**TO BE DONE**
The required output is a word-for-word copy of the lines from the line bearing "const bounds = new" through the line bearing "before = set(bpy.data.objects)", inclusive, and no other lines.
"""
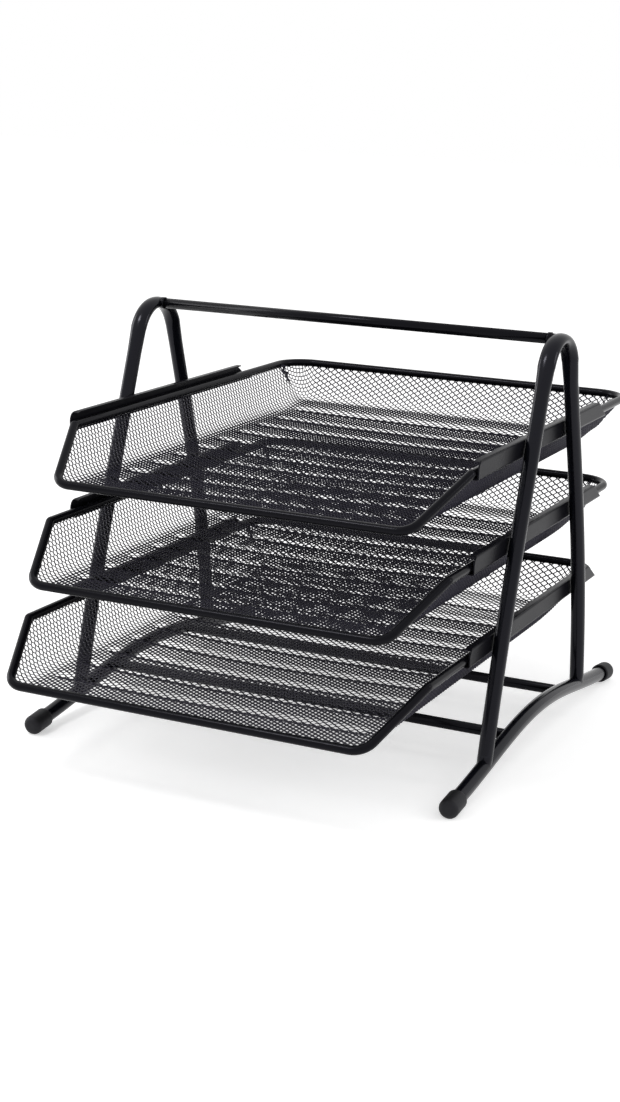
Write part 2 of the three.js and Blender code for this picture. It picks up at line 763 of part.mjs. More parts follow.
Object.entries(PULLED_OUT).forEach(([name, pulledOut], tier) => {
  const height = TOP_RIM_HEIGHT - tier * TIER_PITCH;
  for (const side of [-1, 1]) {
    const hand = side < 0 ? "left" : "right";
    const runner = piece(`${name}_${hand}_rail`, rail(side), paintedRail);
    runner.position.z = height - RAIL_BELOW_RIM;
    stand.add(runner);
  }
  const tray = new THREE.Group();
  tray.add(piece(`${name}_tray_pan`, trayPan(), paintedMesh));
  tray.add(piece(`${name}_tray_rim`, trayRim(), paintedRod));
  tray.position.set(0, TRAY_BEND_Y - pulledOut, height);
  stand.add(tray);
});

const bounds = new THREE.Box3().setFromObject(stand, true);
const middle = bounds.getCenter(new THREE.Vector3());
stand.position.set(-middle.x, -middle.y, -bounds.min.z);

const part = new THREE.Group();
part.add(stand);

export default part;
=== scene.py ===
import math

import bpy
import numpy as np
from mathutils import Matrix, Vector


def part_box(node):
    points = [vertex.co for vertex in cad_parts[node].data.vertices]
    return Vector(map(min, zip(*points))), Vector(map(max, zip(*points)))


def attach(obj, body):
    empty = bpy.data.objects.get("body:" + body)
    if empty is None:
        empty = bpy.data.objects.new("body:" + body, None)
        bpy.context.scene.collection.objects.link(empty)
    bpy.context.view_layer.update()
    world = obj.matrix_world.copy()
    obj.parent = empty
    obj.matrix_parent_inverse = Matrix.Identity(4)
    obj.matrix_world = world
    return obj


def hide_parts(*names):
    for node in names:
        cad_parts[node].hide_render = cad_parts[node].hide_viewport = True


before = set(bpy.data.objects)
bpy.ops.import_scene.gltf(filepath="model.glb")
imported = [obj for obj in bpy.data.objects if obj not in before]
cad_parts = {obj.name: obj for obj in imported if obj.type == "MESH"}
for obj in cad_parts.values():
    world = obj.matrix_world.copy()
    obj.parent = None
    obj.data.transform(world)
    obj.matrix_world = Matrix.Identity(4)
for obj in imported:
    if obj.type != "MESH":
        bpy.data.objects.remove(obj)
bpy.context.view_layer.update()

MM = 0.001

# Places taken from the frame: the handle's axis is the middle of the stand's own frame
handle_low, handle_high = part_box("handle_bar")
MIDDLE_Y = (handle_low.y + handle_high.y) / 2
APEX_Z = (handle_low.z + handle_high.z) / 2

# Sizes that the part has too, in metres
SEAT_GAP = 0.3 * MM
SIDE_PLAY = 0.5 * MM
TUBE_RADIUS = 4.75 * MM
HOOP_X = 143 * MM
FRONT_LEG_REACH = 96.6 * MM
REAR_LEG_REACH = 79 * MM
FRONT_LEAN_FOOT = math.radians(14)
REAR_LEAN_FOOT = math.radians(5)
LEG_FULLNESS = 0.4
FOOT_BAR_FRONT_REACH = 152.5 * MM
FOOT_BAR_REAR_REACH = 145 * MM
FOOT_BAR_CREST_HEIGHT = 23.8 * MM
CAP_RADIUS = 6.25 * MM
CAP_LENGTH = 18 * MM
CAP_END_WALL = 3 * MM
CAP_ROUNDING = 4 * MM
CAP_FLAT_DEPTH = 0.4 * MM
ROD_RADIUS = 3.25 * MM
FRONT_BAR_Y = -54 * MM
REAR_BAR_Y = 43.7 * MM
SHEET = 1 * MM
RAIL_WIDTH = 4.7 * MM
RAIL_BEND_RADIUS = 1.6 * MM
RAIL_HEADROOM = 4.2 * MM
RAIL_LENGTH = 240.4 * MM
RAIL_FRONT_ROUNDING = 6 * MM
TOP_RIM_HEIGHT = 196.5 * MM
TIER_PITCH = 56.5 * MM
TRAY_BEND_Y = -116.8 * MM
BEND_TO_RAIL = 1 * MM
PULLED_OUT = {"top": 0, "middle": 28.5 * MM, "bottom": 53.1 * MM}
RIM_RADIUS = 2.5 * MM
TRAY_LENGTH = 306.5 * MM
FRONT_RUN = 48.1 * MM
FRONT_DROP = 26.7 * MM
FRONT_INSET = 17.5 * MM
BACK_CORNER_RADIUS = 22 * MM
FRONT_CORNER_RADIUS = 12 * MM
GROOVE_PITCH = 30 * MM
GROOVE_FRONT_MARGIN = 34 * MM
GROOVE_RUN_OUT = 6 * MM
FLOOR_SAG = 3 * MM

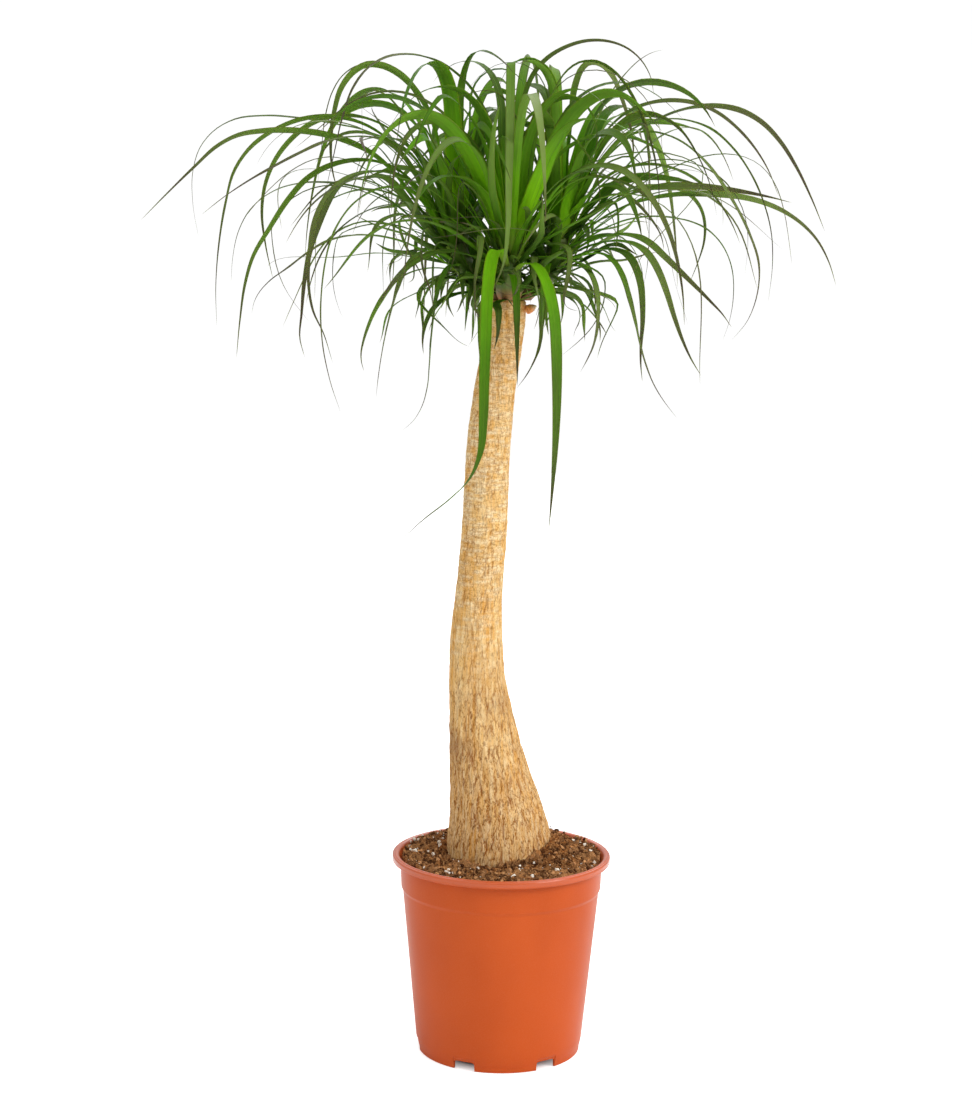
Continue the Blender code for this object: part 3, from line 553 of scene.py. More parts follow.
"""
**SOLVED PROBLEM**
const bounds = new THREE.Box3().setFromObject(stand, true);
const middle = bounds.getCenter(new THREE.Vector3());
stand.position.set(-middle.x, -middle.y, -bounds.min.z);

const part = new THREE.Group();
part.add(stand);

export default part;
=== scene.py ===
import math

import bpy
import numpy as np
from mathutils import Matrix, Vector


def part_box(node):
    points = [vertex.co for vertex in cad_parts[node].data.vertices]
    return Vector(map(min, zip(*points))), Vector(map(max, zip(*points)))


def attach(obj, body):
    empty = bpy.data.objects.get("body:" + body)
    if empty is None:
        empty = bpy.data.objects.new("body:" + body, None)
        bpy.context.scene.collection.objects.link(empty)
    bpy.context.view_layer.update()
    world = obj.matrix_world.copy()
    obj.parent = empty
    obj.matrix_parent_inverse = Matrix.Identity(4)
    obj.matrix_world = world
    return obj


def hide_parts(*names):
    for node in names:
        cad_parts[node].hide_render = cad_parts[node].hide_viewport = True


before = set(bpy.data.objects)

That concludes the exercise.